Rayapudi also has a fishing community of about a hundred families, each dependent on the river for its daily catch—sheelavathi, bochu, jalla and bommidayalu—worth Rs 100-200. The fish have been dwindling of late, perhaps due to the pesticide runoff from the farms, says Krishna Dharmadi, 45, untangling a fine-meshed yellow net on a rocky platform by the river. The country boats moored nearby seem to quiver with the repeated thuds of a woman washing clothes. Development could be the way out of a life of poverty, the fishermen say. “The fish will fetch double the price in a city,” points out Ramarao Akula, 35. “Besides, we are ready to give up fishing and relocate if we got employment.” Here, among the most dispossessed, hope surfaces like bones through skin worn thin.
Naidu’s Capital pitch has come as a windfall of sorts for one village in particular. When Y Achaiah was posted to Thullur as sub-inspector of Police from Narasaraopet, it was just another obscure village, 25 km from Vijayawada. “I hadn’t even heard of it,” he says. But for the fact that there were fewer rowdies disturbing the peace here, he hadn’t been thrilled. That was until a month and a half ago, when the VIPs started to descend on Thullur. “Next thing I knew, this village was set to be the heart of the capital. Now there are proposals to upgrade the police station, taking the number of staff up from 25 to 60,” says Achaiah, his manner that of a man in the thick of the action.
Thullur, with its mom-and-pop stores, its pasty-faced statues of Nehru and NT Rama Rao, and its two bustling chowks, is bracing for the biggest change since the mobile phone. Furniture shops and greengrocers have turned realtors and put up importunate billboards. Eateries are doing brisk business. Children in uniform skip to school, revelling in the conviction that the earth must now revolve around Thullur.
Kiran Dewari, a Rajasthani who runs a tea shop in the village, says things heat up at around noon, when businessmen and real estate prospectors start trickling in. “Thulasi Theatre, across the street, is a meeting place for bigwigs,” he says, pumping hot masala chai from a steel flask. “Naturally, I sell more tea these days. At least 30 per cent more than normal.” Twenty-six-year- old Sharif Sheikh, who hawks vegetables at his father’s shop, is thrilled with the salvo of attention being lavished upon his village of less than 10,000 people. “I had never thought in my wildest dreams that Thullur would be part of the state capital,” he says. “Singapore tak chala gaya apne gaon ka naam (the name of our village has reached Singapore).” Sheikh always dreamed of a government job and had even considered moving to a city after graduation. “Now, the jobs are coming to Thullur,” he says.

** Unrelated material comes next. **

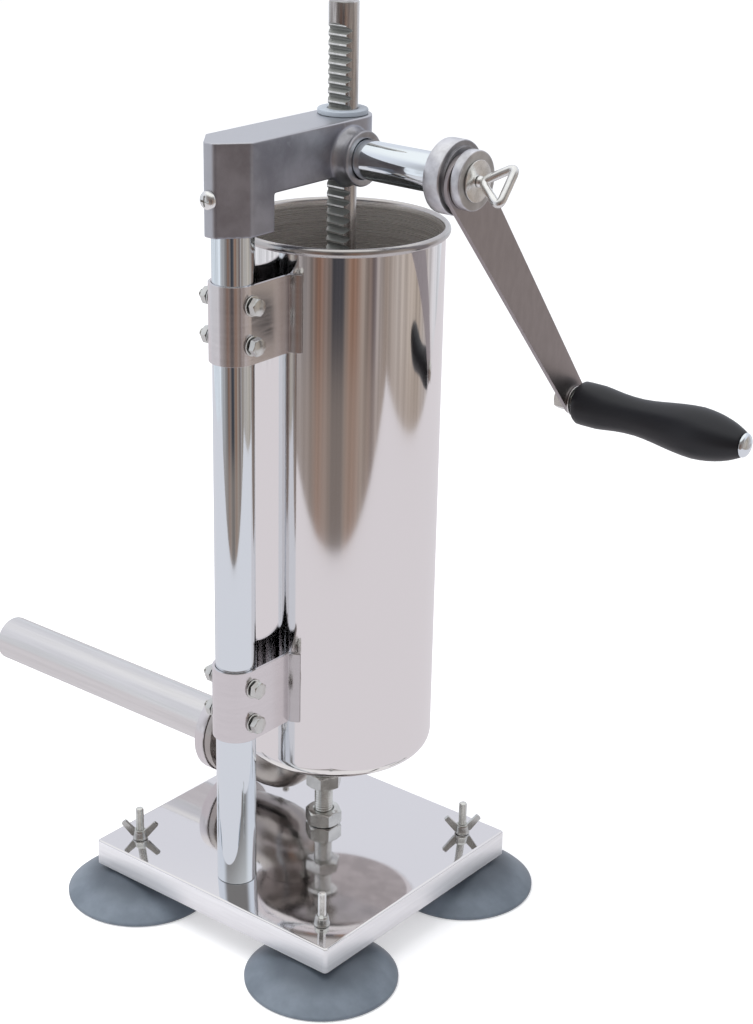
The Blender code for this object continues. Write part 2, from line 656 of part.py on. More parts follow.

In Krishnadevaraya’s times, the village used to be called Tandavarevupatnam, claims a village elder, Gadde Sambasiva Rao, sitting under a tree overlooking a dried-up lake. Rao is happy to pool his three acres of farmland, which he lets out to a tenant, for the sake of the capital. In the freshly-tilled fields outside the village, the sun seems to beat down on a harsher reality. Half a dozen Lambadi women, scarves around their heads and shirts worn over their saris, are sowing maize in straight lines across two-and-a-half acres. They are paid Rs 100 a day for eight hours of back-breaking work. “When we asked for a Rs 20 raise, the farmer refused. And he has made a fortune selling land,” says Malavath Saraswati, 47. Her daughter, a 23-year-old who studied to be a teacher, is unable to find a suitable job or a husband. “She won’t work in the fields. But an educated husband doesn’t come cheap. By the time Chandrababu Naidu’s capital comes up and she gets a job, my daughter will be too old,” Saraswati says.
These are unreal times, says Mohammad Babu, a corporator from Tadepalli, near the capital zone. He leans against his Alto parked by the side of the road at Sakhamuru, south of Thullur, surrounded by real estate advisers who are hotly debating the worth of a piece of land he is considering investing in. “The prices aren’t reasonable anymore,” Babu says. “Because most buyers bring black money, wads of cash running into crores. There are no advances or agreements—the deal is over in two days.”
Babu returns empty-handed today, but elsewhere, in Pedaparimi village, an outpost along the border with more political figurines than shops daubed across its central square, Saripudi Sambasiva Rao, 42, is celebrating. He recently sold 1.75 acres of his six-acre holding at a rate of Rs 75 lakh per acre. “I grow chillies and cotton. When a real estate agent from Guntur offered to buy a part of my land, I sold it to fund the education of my two daughters. The elder one, who is in class 12, wants to be an engineer,” he says. His countenance and swagger suggest otherwise. Sporting sunglasses and an orange checked shirt, he looks every bit the nouveau riche who, to paraphrase Ramakrishna Rao, wears shorts and drives an open-top jeep to flaunt his spoils.